Help please?

I have been told by more than one person that I am not good at asking for help. When I am really struggling and in emotional pain, I tend to turn in on myself and avoid others. I also don’t contact friends who I know are there for me. And sometimes, I struggle on with things that I am not particularly good at when I could just ask someone to assist. Why?

A very interesting article by Van Vleet and Helgeson, (2019) argues:

Accumulating evidence indicates that communal coping is beneficial for individuals with chronic illness.

This study examines attachment as a moderator of communal coping with persons with type 2 diabetes. What on earth does this mean in ordinary terms?

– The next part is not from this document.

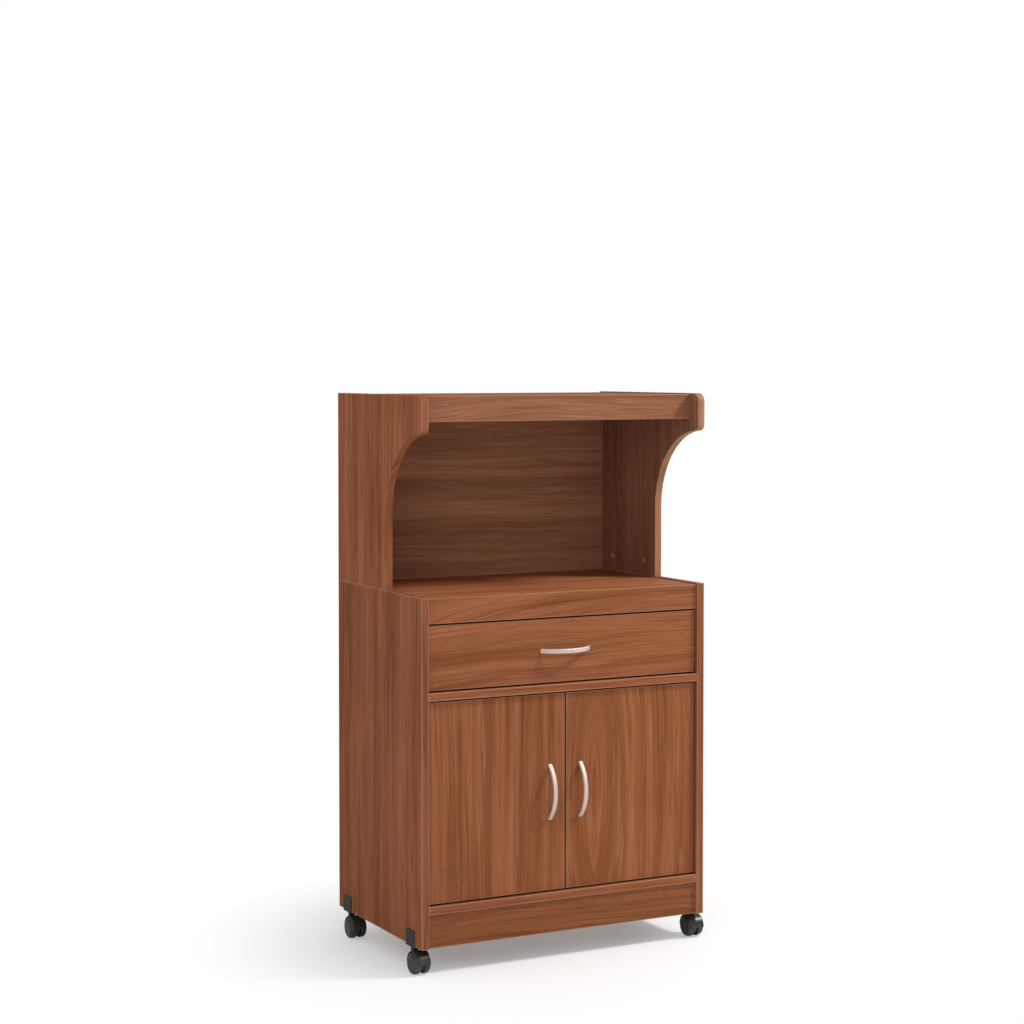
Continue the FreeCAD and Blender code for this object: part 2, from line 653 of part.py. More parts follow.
def drawer_side(side):
    """Side of the drawer box, grooved outside for the runner and inside for the bottom."""
    body = side_board(f"drawer_side_{side.name}", "drawer_length", "drawer_height",
                      "drawer_board", side.corner("drawer_box_width / 2", "drawer_board"),
                      "door_inside", "drawer_side_bottom")
    pocket(body, "YZ_Plane", side.outer("drawer_board"), "runner_groove_depth",
           [("0", "runner_rise", "drawer_length", "runner_groove_height")], side.left)
    pocket(body, "YZ_Plane", side.inner("drawer_board"), "bottom_groove_depth",
           [("0", "bottom_rise", "drawer_length", "bottom_groove_height")], not side.left)


def drawer_box():
    for side in SIDES:
        drawer_side(side)
    front_board("drawer_back", "drawer_inside_width",
                "drawer_height - bottom_rise - bottom_groove_height", "drawer_board",
                "-drawer_inside_width / 2", "door_inside + drawer_length - drawer_board",
                "drawer_side_bottom + bottom_rise + bottom_groove_height")
    flat_board("drawer_bottom", "drawer_bottom_width", "drawer_length + bottom_tuck",
               "drawer_bottom_thickness", "-drawer_bottom_width / 2",
               "door_inside - bottom_tuck", "drawer_side_bottom + bottom_rise")


def drawer_runner(side):
    """Strip on the cabinet side that the grooved drawer side rides on."""
    thickness = "drawer_side_gap + runner_bite"
    body = side_board(f"drawer_runner_{side.name}", "runner_length", "runner_height",
                      thickness, side.corner("inner_width / 2", f"({thickness})"),
                      "door_inside + runner_setback",
                      "drawer_side_bottom + runner_rise + slide_gap")
    round_edges(body, "runner_nose",
                lambda edge, box: on_front(edge, box) and edge.XLength > SAME)


# Doors ---------------------------------------------------------------------------------

def door(side):
    """Slab door that turns on two pins set into its upper and lower edges."""
    outer = f"{side.sign} * (inner_width / 2 - side_reveal)"
    corner = outer if side.left else "door_split / 2"
    body = front_board(f"door_{side.name}", "door_width", "door_height", "board",
                       corner, "door_face", "door_bottom")
    pivot = "pivot_inset" if side.left else "door_width - pivot_inset"
    socket = [(pivot, "board / 2", "pin_diameter + 2 * close_fit")]
    pocket(body, "XY_Plane", "0", "pin_depth", socket)
    pocket(body, "XY_Plane", "door_height", "pin_depth", socket, False)
    grip = "handle_from_split - door_split / 2"
    across = f"door_width - ({grip})" if side.left else grip
    pocket(body, "XZ_Plane", "0", "board",
           [(across, f"door_height / 2 + {sign} * screw_spacing / 2", "screw_way")
            for sign in ("-1", "1")])
    round_edges(body, "arris_radius",
                lambda edge, box: on_front(edge, box) and straight(edge))
    middle = f"{side.sign} * handle_from_split"
    bow_handle(f"door_handle_{side.name}", middle, "door_face",
               "door_bottom + door_height / 2", True)
    handle_screws(f"door_handle_screws_{side.name}", middle, "door_inside",
                  "door_bottom + door_height / 2", True)


def pivot_pins(side):
    """A collared pin above and below the door, fast in the door and free in the panel."""
    pins = []
    places = (("door_bottom", 180), ("door_bottom + door_height", 0))
    for level, turn in places:
        pin = new_body("pivot_pin", f"{side.sign} * (inner_width / 2 - pivot_from_wall)",
                       "door_face + board / 2", level, Vector(1, 0, 0), turn)
        pad(pin, "XY_Plane", "-pin_depth", "pin_depth + reveal + pin_reach",
            [("0", "0", "pin_diameter")])
        pad(pin, "XY_Plane", "0", "reveal - pin_collar_play", [("0", "0", "pin_collar")])
        pins.append(pin)
    group(f"door_pins_{side.name}", pins)


def door_catches():
    """Magnetic catches under the divider and strike plates on the doors."""
    catches = []
    for side in SIDES:
        inset = "catch_from_split + catch_width"
        catch = new_body("catch", side.corner(f"({inset})", "catch_width"),
                         "door_inside + strike_thickness + strike_gap",
                         "divider_bottom - catch_height")
        pad(catch, "XY_Plane", "0", "catch_height",
            [("0", "0", "catch_width", "catch_depth")])
        round_edges(catch, "arris_radius",
                    lambda edge, box: on_front(edge, box) and edge.ZLength > SAME)
        catches.append(catch)
        front_board(f"strike_plate_{side.name}", "catch_width - 2 * catch_from_split",
                    "catch_height - reveal - slide_gap", "strike_thickness",
                    side.corner(f"({inset} - catch_from_split)",
                                "(catch_width - 2 * catch_from_split)"),
                    "door_inside", "divider_bottom - catch_height")
    group("door_catches", catches)


# Casters -------------------------------------------------------------------------------

def caster_bracket(x, y):
    """Clip round the panel's lower edge with a sleeve that runs up into the panel."""
    body = new_body("caster_bracket", x, y, "base_bottom")
    half = "(board / 2 + wing_thickness)"
    pad(body, "XZ_Plane", "0", "bracket_length",
        [(f"-{half}", "-bracket_thickness", f"2 * {half}", "wing_height + bracket_thickness")],
        True)
    pocket(body, "XY_Plane", "0", "wing_height",
           [("-board / 2", "-bracket_length", "board", "2 * bracket_length")])
    round_edges(body, "wing_radius",
                lambda edge, box: same(edge.ZMin, box.ZMax) and same(edge.YLength, 0))
    pad(body, "XY_Plane", "-bracket_thickness / 2", "sleeve_length + bracket_thickness / 2",
        [("0", "0", "sleeve_diameter")])
    pocket(body, "XY_Plane", "-bracket_thickness", "sleeve_length + bracket_thickness",
           [("0", "0", "stem_diameter + 2 * running_fit")])
    return body


def caster_hood(name, x, y):
    """Web between the wheels, hood round them down to the axle, boss that holds the stem."""
    body = keep(new_body(f"caster_hood_{name}", x, y, "0"))
    pad(body, "YZ_Plane", "0", "hood_width",
        [("-axle_offset", "axle_height", "2 * hood_outer")], True)
    pocket(body, "YZ_Plane", "-hood_width", "2 * hood_width",
           [("-axle_offset - 2 * hood_outer", "-hood_outer", "4 * hood_outer",
             "axle_height + hood_outer")])
    round_edges(body, "hood_edge_radius",
                lambda edge, box: same(edge.XLength, 0) and edge.ZLength > SAME)
    pad(body, "XY_Plane", "boss_bottom", "boss_height", [("0", "0", "boss_diameter")])
    for sign, forward in (("1", True), ("-1", False)):
        pocket(body, "YZ_Plane", f"{sign} * web_thickness / 2", "hood_width",
               [("-axle_offset", "axle_height", "2 * hood_inner")], forward)
    pad(body, "YZ_Plane", "0", "web_thickness", [("-axle_offset", "axle_height", "2 * web_drop")],
        True)
    pocket(body, "YZ_Plane", "-web_thickness", "2 * web_thickness",
           [("-axle_offset", "axle_height", "axle_diameter + 2 * close_fit")])
    pocket(body, "XY_Plane", "boss_top", "boss_height - hood_thickness",
           [("0", "0", "stem_diameter + 2 * close_fit")], False)


def caster_stem(name, x, y):
    foot = "boss_bottom + hood_thickness"
    body = keep(new_body(f"caster_stem_{name}", x, y, foot))
    pad(body, "XY_Plane", "0", f"base_bottom + stem_top - ({foot})",
        [("0", "0", "stem_diameter")])
    pad(body, "XY_Plane", f"boss_top - ({foot})", "collar_gap - pin_collar_play",
        [("0", "0", "collar_diameter")])


def caster_axle(name, x, y):
    half = "(wheel_inner_face + wheel_bore_depth - slide_gap)"
    body = keep(new_body(f"caster_axle_{name}", f"{x} - {half}", f"{y} - axle_offset",
                         "axle_height"))
    pad(body, "YZ_Plane", "0", f"2 * {half}", [("0", "0", "axle_diameter")])


def caster_wheel(label, side, x, y):
    """Wheel with a domed outer face and a blind bore from inside."""
    body = keep(new_body(label, f"{x} + {side.sign} * wheel_inner_face",
                         f"{y} - axle_offset", "axle_height",
                         Vector(0, 1, 0), -90 if side.left else 90))
    pad(body, "XY_Plane", "0", "wheel_width", [("0", "0", "wheel_diameter")])
    round_edges(body, "wheel_rim", lambda edge, box: same(edge.ZMax, box.ZMin))
    round_edges(body, "wheel_dome", lambda edge, box: same(edge.ZMin, box.ZMax))
    pocket(body, "XY_Plane", "0", "wheel_bore_depth",
           [("0", "0", "axle_diameter + 2 * running_fit")])


def casters():
    brackets = []
    for side in SIDES:
        for end, y in (("front", "front + front_stem"), ("rear", "rear - rear_stem")):
            x = f"{side.sign} * (cabinet_width - board) / 2"
            name = f"{end}_{side.name}"
            brackets.append(caster_bracket(x, y))
            caster_hood(name, x, y)
            caster_stem(name, x, y)
            caster_axle(name, x, y)
            for facing in SIDES:
                place_word = "outer" if facing is side else "inner"
                caster_wheel(f"caster_wheel_{name}_{place_word}", facing, x, y)
    group("caster_brackets", brackets)


# Whole stand ---------------------------------------------------------------------------

def check():
    """Raise if any object failed or any sub-part is empty or broken."""
    document.recompute()
    for item in document.Objects:
        if "Invalid" in item.State or "Error" in item.State:
            raise RuntimeError(f"{item.Label} ({item.Name}) failed: {item.State}")
    for part in subparts:
        if part.Shape.isNull() or not part.Shape.isValid() or part.Shape.Volume <= 0:
            raise RuntimeError(f"{part.Label} has no sound shape")


def main():
    fill_sheet()
    for side in SIDES:
        base_side(side)
        hutch_side(side)
        drawer_runner(side)
        door(side)
        pivot_pins(side)
    base_rails()
    shelf()
    hutch_panels()
    hutch_joints()
    drawer_front()
    drawer_box()
    door_catches()
    casters()
    check()
    os.makedirs("parts", exist_ok=True)
    for part in subparts:
        part.Shape.exportStep(os.path.join("parts", part.Label + ".step"))


main()
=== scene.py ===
"""Finishes, small fittings and the studio of a microwave stand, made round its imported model."""
import math
from functools import cached_property
from typing import NamedTuple

import bmesh
import bpy
from bpy.props import FloatProperty, FloatVectorProperty, PointerProperty
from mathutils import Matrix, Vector


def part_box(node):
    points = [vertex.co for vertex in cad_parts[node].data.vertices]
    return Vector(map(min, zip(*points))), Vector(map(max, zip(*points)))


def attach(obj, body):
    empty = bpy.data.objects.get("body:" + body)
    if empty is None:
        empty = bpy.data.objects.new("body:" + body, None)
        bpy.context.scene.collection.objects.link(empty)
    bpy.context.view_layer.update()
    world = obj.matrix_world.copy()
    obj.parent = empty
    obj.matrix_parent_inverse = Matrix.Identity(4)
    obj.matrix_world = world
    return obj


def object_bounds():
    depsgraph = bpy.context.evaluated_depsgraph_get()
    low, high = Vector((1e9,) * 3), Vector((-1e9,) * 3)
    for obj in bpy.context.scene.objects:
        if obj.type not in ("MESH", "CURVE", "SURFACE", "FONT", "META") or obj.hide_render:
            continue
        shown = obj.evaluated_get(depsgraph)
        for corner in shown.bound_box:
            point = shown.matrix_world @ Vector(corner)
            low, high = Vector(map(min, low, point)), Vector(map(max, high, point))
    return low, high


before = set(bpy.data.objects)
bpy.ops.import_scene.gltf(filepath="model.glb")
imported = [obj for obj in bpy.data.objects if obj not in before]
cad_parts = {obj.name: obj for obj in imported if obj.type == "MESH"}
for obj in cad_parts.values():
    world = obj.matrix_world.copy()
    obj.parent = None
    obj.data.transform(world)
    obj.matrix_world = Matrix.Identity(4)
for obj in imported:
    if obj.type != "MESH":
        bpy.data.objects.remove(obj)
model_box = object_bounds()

bl_info = {
    "name": "Microwave Stand",
    "version": (1, 0, 0),
    "blender": (4, 5, 0),
    "location": "3D View > Sidebar > Stand",
    "description": "Wood laminate, fittings and studio for a microwave stand with a drawer",
    "category": "Object",
}

MILLIMETRE = 0.001
BRIGHTNESS = (0.2126, 0.7152, 0.0722)  # share of red, green and blue in a colour's brightness


# Shader maths --------------------------------------------------------------------------

class Signal:
    """A value in a material's node tree that Python arithmetic can be written on."""

    def __init__(self, finish, socket):
        self.finish = finish
        self.socket = socket

    def maths(self, operation, *terms):
        """Add a Math node on the terms, which are signals or numbers."""
        return self.finish.node("ShaderNodeMath", {"operation": operation}, dict(enumerate(terms)))

    def __add__(self, other):
        return self.maths("ADD", self, other)

    __radd__ = __add__

    def __sub__(self, other):
        return self.maths("SUBTRACT", self, other)

    def __rsub__(self, other):
        return self.maths("SUBTRACT", other, self)

    def __mul__(self, other):
        return self.maths("MULTIPLY", self, other)

    __rmul__ = __mul__

    def __truediv__(self, other):
        return self.maths("DIVIDE", self, other)

    def __rtruediv__(self, other):
        return self.maths("DIVIDE", other, self)

    def __pow__(self, power):
        return self.maths("POWER", self, power)

    def __abs__(self):
        return self.maths("ABSOLUTE", self)

    def __gt__(self, limit):
        return self.maths("GREATER_THAN", self, limit)

    def root(self):
        return self.maths("SQRT", self)

    def fraction(self):
        return self.maths("FRACT", self)

    def least(self, other):
        return self.maths("MINIMUM", self, other)

    def most(self, other):
        return self.maths("MAXIMUM", self, other)

    def span(self, low, high, interpolation="LINEAR"):
        """0 at low, 1 at high, straight between them and held outside; high may be under low."""
        settings = {"clamp": True, "interpolation_type": interpolation}
        ends = {"Value": self, "From Min": low, "From Max": high}
        return self.finish.node("ShaderNodeMapRange", settings, ends, "Result")

    def smooth(self, low, high):
        """The same with a soft start and end."""
        return self.span(low, high, "SMOOTHSTEP")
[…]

Attachment is how we relate to ourselves and those around us. And our attachment style determines our behaviour. The Behaviour school 2020 helps us understand this:

What is Attachment Theory?

Attachment Theory is the single largest predictor of success in your relationships, whether they are romantic, familial or platonic.

There are four types of Attachment Styles, all with different characteristics:

Fearful Avoidant

Do you often flip-flop between hot and cold, sometimes confused about how you feel towards your loved ones?

Anxious Preoccupied

Do you find that your romantic partner or loved ones pull away frequently?

Dismissive Avoidant

Do you find yourself fearing commitment and constantly craving space and freedom?

Secure

Do you find you can effectively communicate and feel vulnerable in your relationships?

Often, if we have had a tough start in life, then we will find difficulties in our adult relationships, especially the intimate ones. I own it; sometimes I run away from others. I am fiercely independent and am fearful of getting hurt.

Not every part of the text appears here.